◆ **DATA PROVIDED**

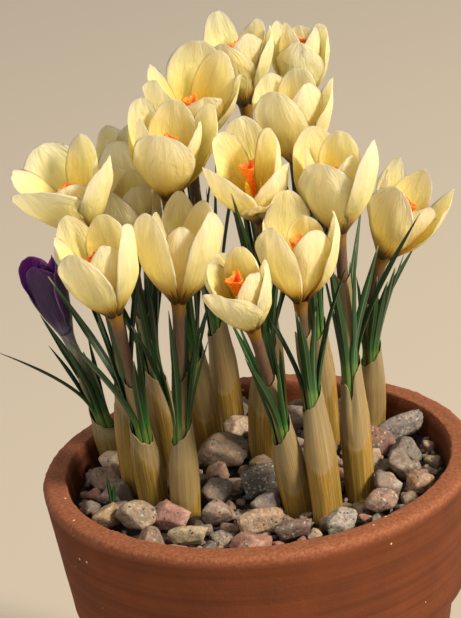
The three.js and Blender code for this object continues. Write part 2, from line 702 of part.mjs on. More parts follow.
function bladeIsClear(line, owner) {
  for (let step = 1; step <= LEAF_CHECKS; step += 1) {
    const point = line.arc.getPoint(step / LEAF_CHECKS);
    for (const { point: middle, radius, tube, stemOf } of obstacles) {
      const reach = stemOf === owner ? tube + LEAF_OWN_CLEARANCE : radius + LEAF_CLEARANCE;
      if (point.distanceTo(middle) < reach) return false;
    }
  }
  return true;
}

// The tip is moved out along a spiral until the blade is clear of all that was there before.
function clearedBlade(shoot, owner, turn, wanted) {
  let line = null;
  for (let attempt = 0; attempt < LEAF_TRIES; attempt += 1) {
    const angle = attempt * GOLDEN_ANGLE;
    const reach = LEAF_STEP_OUT * Math.sqrt(attempt);
    const tip = wanted.clone().add(vec(reach * Math.cos(angle), reach * Math.sin(angle), 0));
    line = bladeLine(shoot, paths[owner], turn, tip);
    if (bladeIsClear(line, owner)) break;
  }
  for (let step = 1; step <= LEAF_CHECKS; step += 1) {
    const point = line.arc.getPoint(step / LEAF_CHECKS);
    obstacles.push({ point, radius: LEAF_ROOM, tube: LEAF_ROOM, stemOf: owner });
  }
  return line;
}

function leafTips(shoot, path, random) {
  const [mouth, direction] = onShoot(path, shoot.sheath);
  const [right, back] = crossAxes(direction);
  const tips = shoot.tips.map((tip) => vec(...tip));
  for (let leaf = 0; leaf < shoot.more; leaf += 1) {
    const angle = (2 * Math.PI * (leaf + 0.5 * random())) / shoot.more + radians(shoot.turn);
    const reach = (path.length - shoot.sheath) * mix(0.8, 1.12, random());
    const splay = radians(mix(9, 17, random()));
    tips.push(along(mouth, direction, reach * Math.cos(splay))
      .addScaledVector(right, reach * Math.sin(splay) * Math.cos(angle))
      .addScaledVector(back, reach * Math.sin(splay) * Math.sin(angle)));
  }
  return tips;
}

// Direction in which a tip lies from the mouth, as a turn round the shoot.
function turnTowards(tip, shoot, path) {
  const [mouth, direction] = onShoot(path, shoot.sheath);
  const [right, back] = crossAxes(direction);
  const offset = tip.clone().sub(mouth);
  return Math.atan2(offset.dot(back), offset.dot(right));
}

// Leaves leave the mouth in the order of their tips, spaced evenly round the tube.
function spacedTurns(tips, shoot, path) {
  const wanted = tips.map((tip, index) => ({ index, turn: turnTowards(tip, shoot, path) }));
  wanted.sort((a, b) => a.turn - b.turn);
  const step = (2 * Math.PI) / tips.length;
  const shift = wanted.reduce((sum, item, place) => sum + item.turn - place * step, 0);
  const turns = [];
  wanted.forEach((item, place) => { turns[item.index] = shift / tips.length + place * step; });
  return turns;
}

function bladeBody(line, turn) {
  const rings = [[line.start]];
  for (let step = 0; step < LEAF_STEPS; step += 1) {
    const t = step / LEAF_STEPS;
    const point = line.arc.getPoint(t);
    const tangent = line.arc.getTangent(t);
    const [right, back] = crossAxes(tangent);
    const out = right.clone().multiplyScalar(Math.cos(turn)).addScaledVector(back, Math.sin(turn));
    const side = tangent.clone().cross(out);
    const half = (LEAF_WIDTH / 2) * leafShape(t);
    const inner = along(point, out, LEAF_THICKNESS * (LEAF_RIDGE - 1));
    rings.push([
      along(inner, side, -half),
      along(point, out, LEAF_THICKNESS * LEAF_RIDGE),
      along(inner, side, half),
    ]);
  }
  rings.push([line.arc.getPoint(1)]);
  return loft(rings);
}

function leavesBody(shoot, owner, random) {
  const path = paths[owner];
  const tips = leafTips(shoot, path, random);
  const turns = spacedTurns(tips, shoot, path);
  const low = shoot.sheath - SOCKET_DEPTH + GAP;
  const foot = loft([low, low + LEAF_FOOT_HEIGHT].map((distance) => (
    stemRing(...onShoot(path, distance), LEAF_FOOT_RADIUS, STEM_SIDES))));
  const blades = tips.map((tip, index) => (
    bladeBody(clearedBlade(shoot, owner, turns[index], tip), turns[index])));
  return joined([foot, ...blades]);
}

// ---------- assembly ----------

const [mixBody, gravelBody] = buildGround();
addPiece('pot', buildPot(), COLOURS.clay, 0.85);
addPiece('potting_mix', mixBody, COLOURS.mix, 0.95);
addPiece('gravel', gravelBody, COLOURS.granite, 0.8);

CORMS.forEach((corm, index) => {
  addPiece(numbered('sheath', index), sheathBody(corm), COLOURS.sheath, 0.6);
});

noteShoots();
const leafRandom = seededRandom(LEAF_SEED);
SHOOTS.forEach((shoot, index) => {
  const petal = shoot.purple ? COLOURS.purple : COLOURS.cream;
  addPiece(numbered('leaves', index), leavesBody(shoot, index, leafRandom), COLOURS.leaf, 0.5);
  addPiece(numbered('bloom', index), bloomBody(shoot, paths[index]), petal, 0.45);
  if (!shoot.purple) {
    addPiece(numbered('stigma', index), stigmaBody(shoot, paths[index]), COLOURS.stigma, 0.6);
  }
});

export default potCrocus;
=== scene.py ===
# Potted crocus: a clay pot with a granite top dressing, in which a clump of cream crocuses
# stands, with one dark purple crocus behind it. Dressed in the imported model's own frame.
# Lengths are millimetres until a mesh is made; +Z is up and the front faces -Y.

import json
import math
from collections import namedtuple

import bmesh
import bpy
from mathutils import Euler, Matrix, Vector, noise

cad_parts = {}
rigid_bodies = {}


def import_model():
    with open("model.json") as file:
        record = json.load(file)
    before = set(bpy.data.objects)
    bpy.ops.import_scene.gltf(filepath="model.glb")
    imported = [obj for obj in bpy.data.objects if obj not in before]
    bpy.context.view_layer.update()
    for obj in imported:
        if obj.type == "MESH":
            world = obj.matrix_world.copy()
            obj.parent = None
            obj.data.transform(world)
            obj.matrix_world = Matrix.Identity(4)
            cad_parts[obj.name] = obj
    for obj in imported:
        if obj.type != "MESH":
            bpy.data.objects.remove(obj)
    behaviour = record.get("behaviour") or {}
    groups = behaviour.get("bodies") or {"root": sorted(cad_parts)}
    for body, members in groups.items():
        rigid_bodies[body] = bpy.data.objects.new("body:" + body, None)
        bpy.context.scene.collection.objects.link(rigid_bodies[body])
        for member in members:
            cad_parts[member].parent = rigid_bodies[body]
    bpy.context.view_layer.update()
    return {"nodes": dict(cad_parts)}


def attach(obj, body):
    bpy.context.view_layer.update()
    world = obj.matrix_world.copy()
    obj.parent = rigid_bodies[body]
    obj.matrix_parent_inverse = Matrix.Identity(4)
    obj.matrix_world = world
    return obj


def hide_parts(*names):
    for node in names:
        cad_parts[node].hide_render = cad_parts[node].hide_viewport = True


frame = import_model()

MM = 0.001

# ---------- sizes of the part ----------

# pot
POT_HEIGHT = 120
RIM_RADIUS = 65
RIM_INNER_RADIUS = 57.9
RIM_ROUND = 2.4
RIM_INNER_ROUND = 0.8
COLLAR_HEIGHT = 40
COLLAR_LOW_RADIUS = 60
COLLAR_STEP = 3.6
FOOT_RADIUS = 43
FOOT_ROUND = 1.5
FLOOR_THICKNESS = 8
FLOOR_INNER_RADIUS = 36
DRAIN_RADIUS = 4.5
DRAIN_RING_RADIUS = 19
POT_SIDES = 240
STEP_SLOPE = 1.6  # how far the step's underside drops towards the wall
SECTION_PITCH = 1.6  # longest distance between the section's points
POT_UNEVENNESS = 0.35
RIM_WEAR = 0.6

# ground
GRAVEL_FOOT = 106.3
GRIT_TOP = 111.5
BED_TOP = 115
STONE_LIFT = 0.165
STONE_SPACING = 0.98
STONE_TRIES = 1500
STONE_SEED = 4711
STONE_SWELL = 1.07  # the dressed stones are a little fuller than the source's
STONE_RAISE = 0.5
STONE_HALVES = ((4.4, 6.4), (3.8, 5.2), (3.4, 4.6))  # half its length, width and height
STONE_MARGIN = 5.6  # from a stone's middle to the pot's wall
STONE_PLANES = 15
STONE_FLATS = (0.5, 0.78)  # how near its cut planes come to a stone's middle, of its radius
GRIT_SIDES = 120
GRIT_ROWS = 34
GRIT_RELIEF = 1.8

# stones between the big ones: how many, half sizes, level, seed, and share of a big stone's width
SMALL_STONES = (120, (2.0, 3.7), 113.4, 77, 0.9)
STONE_CHIPS = (260, (0.7, 1.5), 112.2, 78, 0.6)

# corms, sheaths and tubes
CORM_LEVEL = 84
CORM_HALF_HEIGHT = 6.5
CORM_STEPS = 12
CORM_SIDES = 24
NECK_RISE = 12
NECK_BEND = 9
SHEATH_RADIUS = 4.3
SHEATH_MOUTH_RADIUS = 4.2
SHEATH_CUT = 3.2
MOUTH_HUG = 0.85  # the mouth closes in on the leaves by this much
WRAP_SLANT = 9
WRAP_THICKNESS = 0.2
SHEATH_SWELL = 0.22
LIP_TEAR = 0.9
LIP_PEAK = 1.6
SPLIT_DEPTH = 7
SPLIT_WIDTH = 13  # degrees round the sheath
SPATHE_SIDES = 28
SOCKET_DEPTH = 12
HOLE_REACH = 12
STEM_SIDES = 36
TUBE_RADIUS = 1.65
TUBE_STEPS = 44
TUBE_OVERLAP = 0.9  # how far the tube runs on into the cup
SPATHE_RADIUS = 2.4
SPATHE_TAPER = 0.2
SPATHE_FROM = 4
SPATHE_FULL = 12
PATH_RISE = 0.34
PATH_CUP = 0.24
PATH_UPRIGHT = 0.6

# leaves
LEAF_CIRCLE = 2.45
LEAF_FOOT_HEIGHT = 3
LEAF_RISE = 0.25
LEAF_FROM = 2
LEAF_NARROW = 0.82
LEAF_SWAY = 0.35
BLADE_STEPS = 30
EXTRA_LEAVES = (40, 95, 160, 215, 280)  # turns of the thin leaves that fill each bundle
EXTRA_SWING = 14
EXTRA_REACH = (0.7, 1.02)  # how high their tips stand, from the sheath's mouth to the cup
EXTRA_LEAN = (4, 9)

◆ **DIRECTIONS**
Repeat, unchanged, every line from the one that contains "noteShoots();" to the one that contains "obj.data.transform(world)", including both, and no other line.

◆ **FINISHED TASK**
noteShoots();
const leafRandom = seededRandom(LEAF_SEED);
SHOOTS.forEach((shoot, index) => {
  const petal = shoot.purple ? COLOURS.purple : COLOURS.cream;
  addPiece(numbered('leaves', index), leavesBody(shoot, index, leafRandom), COLOURS.leaf, 0.5);
  addPiece(numbered('bloom', index), bloomBody(shoot, paths[index]), petal, 0.45);
  if (!shoot.purple) {
    addPiece(numbered('stigma', index), stigmaBody(shoot, paths[index]), COLOURS.stigma, 0.6);
  }
});

export default potCrocus;
=== scene.py ===
# Potted crocus: a clay pot with a granite top dressing, in which a clump of cream crocuses
# stands, with one dark purple crocus behind it. Dressed in the imported model's own frame.
# Lengths are millimetres until a mesh is made; +Z is up and the front faces -Y.

import json
import math
from collections import namedtuple

import bmesh
import bpy
from mathutils import Euler, Matrix, Vector, noise

cad_parts = {}
rigid_bodies = {}


def import_model():
    with open("model.json") as file:
        record = json.load(file)
    before = set(bpy.data.objects)
    bpy.ops.import_scene.gltf(filepath="model.glb")
    imported = [obj for obj in bpy.data.objects if obj not in before]
    bpy.context.view_layer.update()
    for obj in imported:
        if obj.type == "MESH":
            world = obj.matrix_world.copy()
            obj.parent = None
            obj.data.transform(world)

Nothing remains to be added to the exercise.